EXERCISE REQUIREMENTS:
Repeat exactly the lines of the entries below from the one with "Write the OpenSCAD" through the one with "lid part open.", both ends included, and nothing else.

EXERCISE DATA:
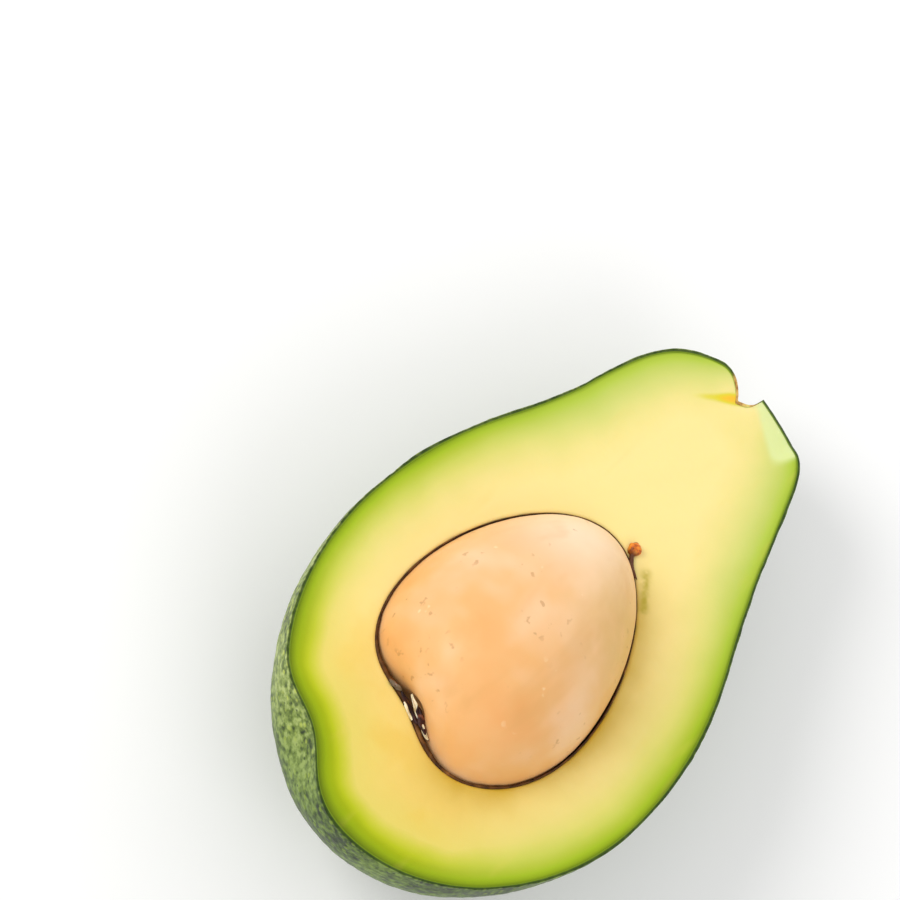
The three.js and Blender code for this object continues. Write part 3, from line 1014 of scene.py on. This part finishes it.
def make_camera():
    right, up, back = view_axes()
    target = Vector(rested(VIEW_TARGET))
    eye = target + back * VIEW_DISTANCE * MM
    aim = target - (right * TARGET_RIGHT + up * TARGET_UP) * MM
    away = (eye - aim).normalized()
    right = (right - away * right.dot(away)).normalized()
    up = away.cross(right)
    data = bpy.data.cameras.new("camera")
    data.sensor_width = SENSOR_WIDTH
    data.lens = SENSOR_WIDTH * VIEW_DISTANCE / VIEW_WIDTH
    data.clip_start, data.clip_end = 0.05, 20.0
    camera = bpy.data.objects.new("camera", data)
    camera.matrix_world = Matrix.Translation(eye) @ Matrix((right, up, away)).transposed().to_4x4()
    bpy.context.scene.collection.objects.link(camera)
    bpy.context.scene.camera = camera


LIT_MIDDLE = 0.0, 0.0, 0.03  # metres
WARM_WHITE = 1.0, 0.985, 0.96
WORLD_STRENGTH = 0.68


def area_light(name, direction, distance, size, power, colour=(1.0, 1.0, 1.0)):
    """A round light of this size in metres and power in watts, which faces the fruit's middle."""
    data = bpy.data.lights.new(name, "AREA")
    data.shape, data.size, data.energy, data.color = "DISK", size, power, colour
    light = bpy.data.objects.new(name, data)
    light.location = Vector(LIT_MIDDLE) + direction.normalized() * distance
    light.rotation_mode = "QUATERNION"
    light.rotation_quaternion = direction.to_track_quat("Z", "Y")
    bpy.context.scene.collection.objects.link(light)


def make_light():
    right, up, back = view_axes()
    upper_left = up * 0.5 - right * 0.5 + back * 0.85
    lower_right = right * 0.45 - up * 0.6 + back * 0.8
    far_right = right * 0.68 + up * 0.68 - back * 0.28
    area_light("key", upper_left, distance=1.0, size=0.5, power=4.4, colour=WARM_WHITE)
    area_light("fill", lower_right, distance=1.2, size=0.9, power=2.4)
    area_light("behind", far_right, distance=0.9, size=0.7, power=2.6)
    world = bpy.data.worlds.new("studio")
    world.use_nodes = True
    background = world.node_tree.nodes["Background"]
    background.inputs["Color"].default_value = (1, 1, 1, 1)
    background.inputs["Strength"].default_value = WORLD_STRENGTH
    bpy.context.scene.world = world
    bpy.context.scene.view_settings.view_transform = "Standard"


make_peel(peel_finish())
make_flesh(flesh_finish())
make_seed(seed_finish())
make_coat(coat_finish())
make_flakes(flake_finish())
make_strand(strand_finish())
make_floor()
make_camera()
make_light()
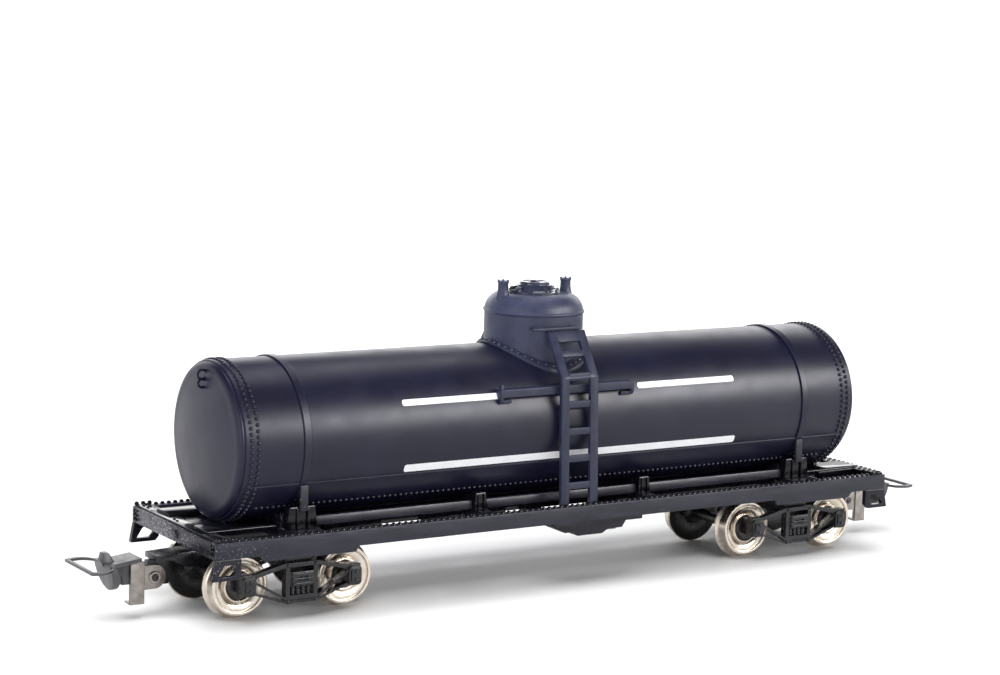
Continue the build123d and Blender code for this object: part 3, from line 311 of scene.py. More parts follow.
def finishPiece(obj, name, material, body, replaced=()):
    obj.name = name
    obj.data.name = name
    obj.data.materials.clear()
    obj.data.materials.append(material)
    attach(obj, body)
    if replaced:
        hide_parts(*replaced)


def joinAll(objects):
    startClean()
    for obj in objects:
        obj.select_set(True)
    bpy.context.view_layer.objects.active = objects[0]
    bpy.ops.object.join()
    return bpy.context.object


def turned(profile, centre, along, steps, edge=0.0):
    # profile: (distance along the axis, radius) in mm, turned about the axis through centre
    axis = Vector(along)
    out = Vector((0, 0, 1)) if abs(axis.z) < 0.5 else Vector((1, 0, 0))  # square to the axis
    points = [(Vector(centre) + axis * d + out * r) * mm for d, r in profile]
    startClean()
    bpy.ops.mesh.primitive_plane_add(size=mm, location=(0, 0, 0))
    obj = bpy.context.object
    editAll()
    bpy.ops.mesh.merge(type="CENTER")
    bpy.ops.transform.translate(value=points[0])
    for a, b in zip(points, points[1:]):
        bpy.ops.mesh.extrude_region_move(TRANSFORM_OT_translate={"value": b - a})
    bpy.ops.mesh.select_all(action="SELECT")
    bpy.ops.mesh.spin(steps=steps, angle=math.tau, center=Vector(centre) * mm, axis=axis)
    bpy.ops.mesh.select_all(action="SELECT")
    bpy.ops.mesh.remove_doubles(threshold=weldReach)
    bpy.ops.mesh.normals_make_consistent(inside=False)
    bpy.ops.object.mode_set(mode="OBJECT")
    return roundEdges(obj, edge, angle=turnedAngle)


def dressed(nodeName, edge, angle=softAngle, clamp=False):  # a merged copy of a CAD node with eased edges
    obj = bpy.data.objects.new("copy", nodes[nodeName].data.copy())
    bpy.context.scene.collection.objects.link(obj)
    pickOnly(obj)
    editAll()
    bpy.ops.mesh.remove_doubles(threshold=weldReach)
    bpy.ops.object.mode_set(mode="OBJECT")
    return roundEdges(obj, edge, angle=angle, clamp=clamp)


def scatter(pattern, places):
    # copies of one small piece, each with its own mesh, joined at the given matrices
    copies = []
    for matrix in places:
        copy = bpy.data.objects.new("copy", pattern.data.copy())
        copy.data.transform(matrix)
        bpy.context.scene.collection.objects.link(copy)
        copies.append(copy)
    return joinAll(copies)


def facing(point, out):  # a matrix that puts +Z along out at a point given in mm
    turn = Vector(out).to_track_quat("Z", "Y").to_matrix().to_4x4()
    return Matrix.Translation(Vector(point) * mm) @ turn


def shifted(point):  # a matrix that only moves to a point given in mm
    return Matrix.Translation(Vector(point) * mm)


def around(count, shift=0.0):  # even angles round a circle, shifted by a share of one step
    return [math.tau * (k + shift) / count for k in range(count)]


def spaced(reach, step, shift=0.0):  # even places from -reach to reach; a shifted row has one less
    count = int(2 * reach / step) + (0 if shift else 1)
    return [-reach + (k + shift) * step for k in range(count)]


rivetForm = {"inset": 0.45, "rise": 0.42, "smooth": 70}  # shares of the radius and height, degrees


def smallHead(radius, height, sides):
    # a round head on +Z: a short cylinder whose top is inset and drawn up
    startClean()
    bpy.ops.mesh.primitive_cylinder_add(vertices=sides, radius=radius * mm, depth=height * mm)
    obj = bpy.context.object
    editTop(obj)
    bpy.ops.mesh.inset(thickness=radius * rivetForm["inset"] * mm)
    bpy.ops.transform.translate(value=(0, 0, height * rivetForm["rise"] * mm))
    bpy.ops.object.mode_set(mode="OBJECT")
    bpy.ops.object.shade_smooth_by_angle(angle=math.radians(rivetForm["smooth"]))
    return obj


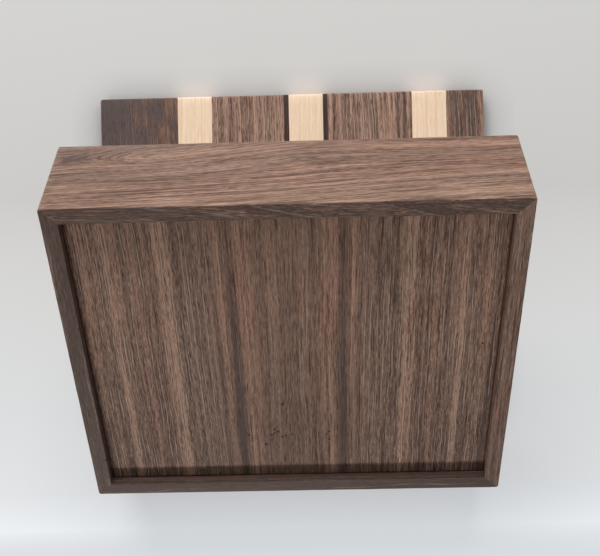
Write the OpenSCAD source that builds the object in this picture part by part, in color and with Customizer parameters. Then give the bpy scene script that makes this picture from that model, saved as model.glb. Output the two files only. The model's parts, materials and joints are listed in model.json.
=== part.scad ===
// Keepsake box for papers: four mitred walnut walls, a bottom panel held in grooves, and a lid glued up
// from walnut, maple and thin dark strips, swinging on two brass hinges that stop it when it is open.
// The box stands on its walls' lower edges with its middle on the origin. The front is -Y, the hinges +Y.
// It is drawn with the lid part open.

/* [Box] */
// Width of the box, left to right
box_w = 305; // [270:1:360]
// Depth of the box, front to back
box_d = 260; // [200:1:320]
// Height of the walls
box_h = 76; // [50:1:120]
// Thickness of the walls
wall_t = 11; // [10:0.5:16]
// Radius of the eased long edges of the walls
wall_ease = 0.8; // [0.5:0.1:2.5]
// Radius of the box's four upright corners
corner_ease = 2; // [0.5:0.1:4]

/* [Bottom panel] */
// Height of the panel's underside above the walls' lower edges
recess = 7; // [3:0.5:12]
// Thickness of the panel
panel_t = 6; // [4:0.5:9]
// Depth of the groove that holds the panel
groove_depth = 5; // [3:0.5:6]
// Room for the panel to swell at each edge
panel_gap = 0.6; // [0.4:0.1:1.5]
// Play of the panel in the groove's height
panel_play = 0.2; // [0.1:0.05:0.4]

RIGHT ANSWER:
Write the OpenSCAD source that builds the object in this picture part by part, in color and with Customizer parameters. Then give the bpy scene script that makes this picture from that model, saved as model.glb. Output the two files only. The model's parts, materials and joints are listed in model.json.
=== part.scad ===
// Keepsake box for papers: four mitred walnut walls, a bottom panel held in grooves, and a lid glued up
// from walnut, maple and thin dark strips, swinging on two brass hinges that stop it when it is open.
// The box stands on its walls' lower edges with its middle on the origin. The front is -Y, the hinges +Y.
// It is drawn with the lid part open.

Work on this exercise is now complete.